Following the game, Solo showed her empathy, “The Brazilians, they love soccer, they love football — it’s part of the culture. They’re having fun.” In other words, she did not take the jeering personally even though it was directed at her. She accepted it as just part of the game. She just shrugged it off.

Solo also showed us something else. She was intensely focused on her mission: stopping the ball and winning. After the game she said, “I was pretty focused on the game. What goes on around me in the stadium, honestly, it doesn’t really matter.”

So, what was the outcome in the match between USA and New Zealand? Team USA won 2-0!

Here is what we can learn from Hope Solo:

  1. Work to anticipate and assess all challenges and obstacles.
  2. Prepare yourself to meet the challenges and obstacles, both expected and unexpected.
  3. When interacting with other people, strive to be empathetic and resist the temptation to take things personally.
  4. Maintain a laser focus on your organization’s mission and your fundraising objectives.

If you follow Solo’s example, you’ll be a fundraising champion.

For more tips from Carli Lloyd, one of Solo’s teammates, click here.

What helpful tips have you picked up from the sports world?

That’s what Michael Rosen says… What do you say?

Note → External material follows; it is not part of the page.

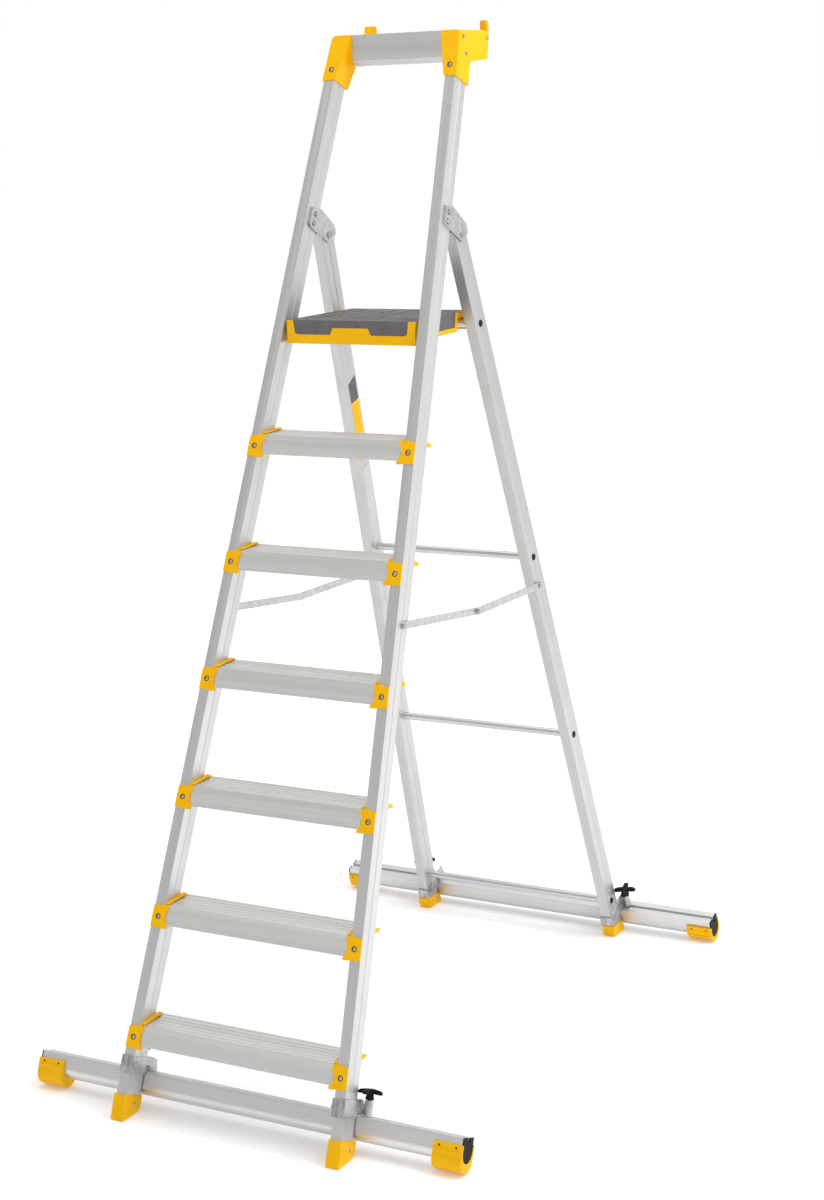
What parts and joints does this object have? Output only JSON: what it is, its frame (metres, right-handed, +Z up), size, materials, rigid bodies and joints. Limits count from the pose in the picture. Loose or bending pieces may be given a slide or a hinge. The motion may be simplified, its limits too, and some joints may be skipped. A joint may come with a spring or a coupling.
{
  "type": "step ladder",
  "caption": "Free-standing aluminium step ladder with treads, a platform, a tool tray, folding rear frame and clamp-on stabiliser bars.",
  "frame": {"origin": "on the floor, in the middle of the footprint's bounding box", "axes": "+Z up, +X to the right of a user facing the treads, -Y towards the front feet"},
  "size_m": [1.048, 1.4949, 2.258],
  "materials": {
    "stile_aluminium": "satin, extruded",
    "tread_aluminium": "satin, extruded, ribbed",
    "tray_aluminium": "satin, extruded",
    "crossbar_tube": "satin tube",
    "bar_aluminium": "satin, extruded",
    "yellow_plastic": "moulded, semi-gloss",
    "black_plastic": "moulded, matt",
    "deck_plastic": "moulded, textured",
    "zinc_steel": "zinc plated",
    "bright_steel": "bright zinc plated"
  },
  "bodies": {
    "front_frame": {"front_stile_left": "stile_aluminium", "front_stile_right": "stile_aluminium", "tread_1": "tread_aluminium", "tread_2": "tread_aluminium", "tread_3": "tread_aluminium", "tread_4": "tread_aluminium", "tread_5": "tread_aluminium", "tread_6": "tread_aluminium", "step_clips_left": "yellow_plastic", "step_clips_right": "yellow_plastic", "front_rivets": "bright_steel", "top_cap_left": "yellow_plastic", "top_cap_right": "yellow_plastic", "tool_tray": "tray_aluminium", "tray_screws": "bright_steel", "hinge_plates_outer": "zinc_steel", "hinge_plates_inner": "zinc_steel", "hinge_rivets": "bright_steel", "hinge_bolts": "bright_steel", "front_foot_left": "yellow_plastic", "front_foot_right": "yellow_plastic", "spreader_pivots_front": "bright_steel", "front_clamp_left": "zinc_steel", "front_clamp_right": "zinc_steel", "front_clamp_bolts": "bright_steel", "platform_pins": "bright_steel"},
    "rear_frame": {"rear_stile_left": "stile_aluminium", "rear_stile_right": "stile_aluminium", "crossbar_1": "crossbar_tube", "crossbar_2": "crossbar_tube", "crossbar_3": "crossbar_tube", "crossbar_4": "crossbar_tube", "crossbar_plugs": "black_plastic", "rear_foot_left": "yellow_plastic", "rear_foot_right": "yellow_plastic", "rear_rivets": "bright_steel", "spreader_pivots_rear": "bright_steel", "rear_clamp_left": "zinc_steel", "rear_clamp_right": "zinc_steel", "rear_clamp_bolts": "bright_steel"},
    "platform": {"platform_frame": "yellow_plastic", "platform_deck": "deck_plastic"},
    "spreader_front_left": {"spreader_front_left": "zinc_steel", "spreader_rivet_left": "bright_steel"},
    "spreader_rear_left": {"spreader_rear_left": "zinc_steel"},
    "spreader_front_right": {"spreader_front_right": "zinc_steel", "spreader_rivet_right": "bright_steel"},
    "spreader_rear_right": {"spreader_rear_right": "zinc_steel"},
    "front_bar": {"front_bar": "bar_aluminium", "front_bar_shoes": "yellow_plastic", "front_bar_caps": "black_plastic"},
    "front_knob_left": {"front_knob_left": "black_plastic"},
    "front_knob_right": {"front_knob_right": "black_plastic"},
    "rear_bar": {"rear_bar": "bar_aluminium", "rear_bar_shoes": "yellow_plastic", "rear_bar_caps": "black_plastic"},
    "rear_knob_left": {"rear_knob_left": "black_plastic"},
    "rear_knob_right": {"rear_knob_right": "black_plastic"}
  },
  "joints": [
    {"name": "rear_frame_fold", "type": "hinge", "parent": "front_frame", "child": "rear_frame", "pos_m": [0, 0.10247, 1.80321], "axis": [-1, 0, 0], "range_deg": [0, 38.4]},
    {"name": "platform_tip", "type": "hinge", "parent": "front_frame", "child": "platform", "pos_m": [0, -0.052, 1.604], "axis": [1, 0, 0], "range_deg": [0, 66.5]},
    {"name": "spreader_front_left_fold", "type": "hinge", "parent": "front_frame", "child": "spreader_front_left", "pos_m": [0, -0.29884, 1.02112], "axis": [1, 0, 0], "range_deg": [0, 58]},
    {"name": "spreader_rear_left_fold", "type": "hinge", "parent": "rear_frame", "child": "spreader_rear_left", "pos_m": [0, 0.35563, 0.97209], "axis": [-1, 0, 0], "range_deg": [0, 75]},
    {"name": "spreader_front_right_fold", "type": "hinge", "parent": "front_frame", "child": "spreader_front_right", "pos_m": [0, -0.29884, 1.02112], "axis": [1, 0, 0], "range_deg": [0, 58]},
    {"name": "spreader_rear_right_fold", "type": "hinge", "parent": "rear_frame", "child": "spreader_rear_right", "pos_m": [0, 0.35563, 0.97209], "axis": [-1, 0, 0], "range_deg": [0, 75]},
    {"name": "front_bar_slide", "type": "slide", "parent": "front_frame", "child": "front_bar", "axis": [1, 0, 0], "range_m": [-0.12, 0.12]},
    {"name": "front_knob_left_turn", "type": "hinge", "parent": "front_frame", "child": "front_knob_left", "pos_m": [-0.28902, -0.63446, 0.08351], "axis": [0.0495, 0.3806, 0.9234], "range_deg": [0, 360]},
    {"name": "front_knob_right_turn", "type": "hinge", "parent": "front_frame", "child": "front_knob_right", "pos_m": [0.28902, -0.63446, 0.08351], "axis": [-0.0495, 0.3806, 0.9234], "range_deg": [0, 360]},
    {"name": "rear_bar_slide", "type": "slide", "parent": "rear_frame", "child": "rear_bar", "axis": [1, 0, 0], "range_m": [-0.12, 0.12]},
    {"name": "rear_knob_left_turn", "type": "hinge", "parent": "rear_frame", "child": "rear_knob_left", "pos_m": [-0.29118, 0.70359, 0.07362], "axis": [0.0518, -0.302, 0.9519], "range_deg": [0, 360]},
    {"name": "rear_knob_right_turn", "type": "hinge", "parent": "rear_frame", "child": "rear_knob_right", "pos_m": [0.29118, 0.70359, 0.07362], "axis": [-0.0518, -0.302, 0.9519], "range_deg": [0, 360]}
  ],
  "couplings": [
    {"joint": "platform_tip", "follows": "rear_frame_fold", "ratio": 1.7188},
    {"joint": "spreader_front_left_fold", "follows": "rear_frame_fold", "ratio": 1.5058},
    {"joint": "spreader_rear_left_fold", "follows": "rear_frame_fold", "ratio": 1.9484},
    {"joint": "spreader_front_right_fold", "follows": "rear_frame_fold", "ratio": 1.5058},
    {"joint": "spreader_rear_right_fold", "follows": "rear_frame_fold", "ratio": 1.9484}
  ]
}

4 Comments to “When Things Don’t Go Your Way, How Can You Still Win?”

  1. I like to think in terms of a marathon. The training requires planning, commitment and discipline and it stretches into the distant future. Thinking like a marathoner helps me stay focused on our mission.

  2. As a six-time Ironman, multiple marathoner, and frequent road warrior with more than 100 races on my belt, I appreciate sport analogies as a participant as well as a spectator. (Don’t ask me to stand in front of a soccer ball coming in at full speed!) From my own experiences and from talking to other age-group and pro triathletes at the top of the sport, I think the key lesson about set-backs and disappointments is that they happen to almost everyone, during almost every event – especially any endurance event. Experienced pros are no different from age groupers when it comes to flat tires – everyone gets them and everyone has to stop and change their own tires.

    As with fundraising (that’s my day job, endurance sport is just what keeps me off the couch at night and on the weekend), it’s great when a donor visit, event, campaign, work out just as planned. We learn to deal with the glitches and outright failures and they become just part of the process – your butt hurts after 80 miles on the bike but you learn that this pain will fade and other will take its place, and then you’re on to the run…or you get turned down by a funder but you know it’s a good proposal so you take it to the next prospect.

    Hope Solo’s dilemma was the mental game – a tough game for athletes and fundraisers to win on bad days, especially when the crowd is against you. Mo Farah may have the best performance setback-and-recovery of the games so far. In the 10,000 meter final, he was tripped by serial dirty runner Galen Rupp (who, unfortunately, is the best chance for a US medal in the men’s marathon). Mo went down flat in the middle of the pack of some of that fastest men on the planet. Some people – even some pro’s – would have conceded the race, assuming there was no way to make up ground after literally falling out of the lead group. But he knew what he had in him, and he knew from experience that anything can happen, that with roughly half the race still ahead he could pull himself back into contention. He got back up, gave his best effort, and claimed gold. That’s what fundraisers have to keep in mind – when we fall down (for whatever reason), we have to remember it’s a long race, and we have to get back up and start running again.

    • Kevin, thank you for sharing your insights from your own experience. Thank you also for mentioning Mo Farah’s race. his performance was stunning and inspirational.

      As baseball legend Babe Ruth once said, “You just can’t beat the person who won’t give up.”

      As a couch-potato myself — okay, I do some yoga, but that’s about it for exercise/athletics — I know one does not have to be an athlete to think like an athlete. Like I said, I love the Olympics.